End-to-End Workflow#

We’re tying everything together in a final workflow that fetches assets, filters them, generates an index, and aligns the samples. This workflow is a simple linear pipeline, but the tasks are designed to be modular and reusable. This makes it easy to swap out tools, or add additional processing steps as needed. Note that we’re also using a map_task to parallelize the FastP task across all samples.
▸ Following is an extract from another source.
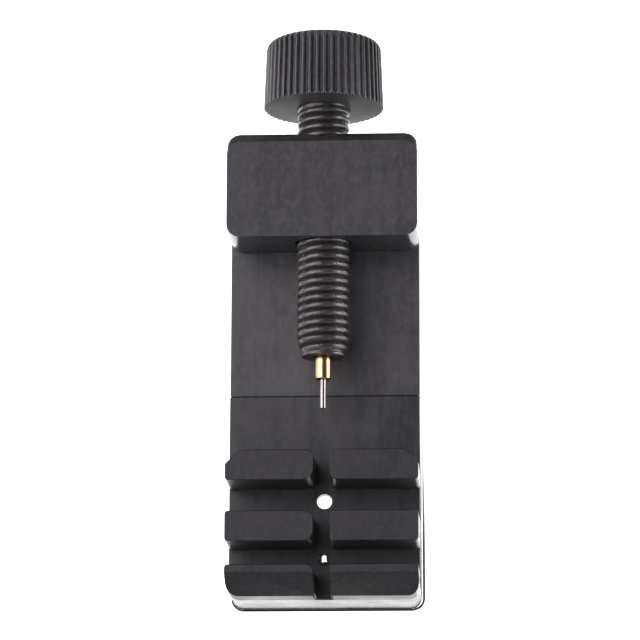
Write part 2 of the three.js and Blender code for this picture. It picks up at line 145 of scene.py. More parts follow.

Map tasks are a similar parallelism construct to dynamics, but trade some flexibility for improved performance.

@workflow
def alignment_wf() -> List[Alignment]:
    # Prepare raw samples from input directory
    ref, samples = fetch_assets(
        ref_url="https://github.com/unionai-oss/unionbio/raw/main/tests/assets/references/GRCh38_short.fasta",
        read_urls=[
            "https://github.com/unionai-oss/unionbio/raw/main/tests/assets/sequences/raw/ERR250683-tiny_1.fastq.gz",
            "https://github.com/unionai-oss/unionbio/raw/main/tests/assets/sequences/raw/ERR250683-tiny_2.fastq.gz",
        ],
    )

    # Map out filtering across all samples and generate indices
    filtered_samples = map_task(pyfastp)(rs=samples)

    # Generate a bowtie2 index or load it from cache
    bowtie2_idx = bowtie2_index(ref=ref)

    # Generate alignments using bowtie2
    sams = bowtie2_align_samples(idx=bowtie2_idx, samples=filtered_samples)

    # Return the alignments
    return sams

You can now run the workflow using the command in the dropdown at the top of the page!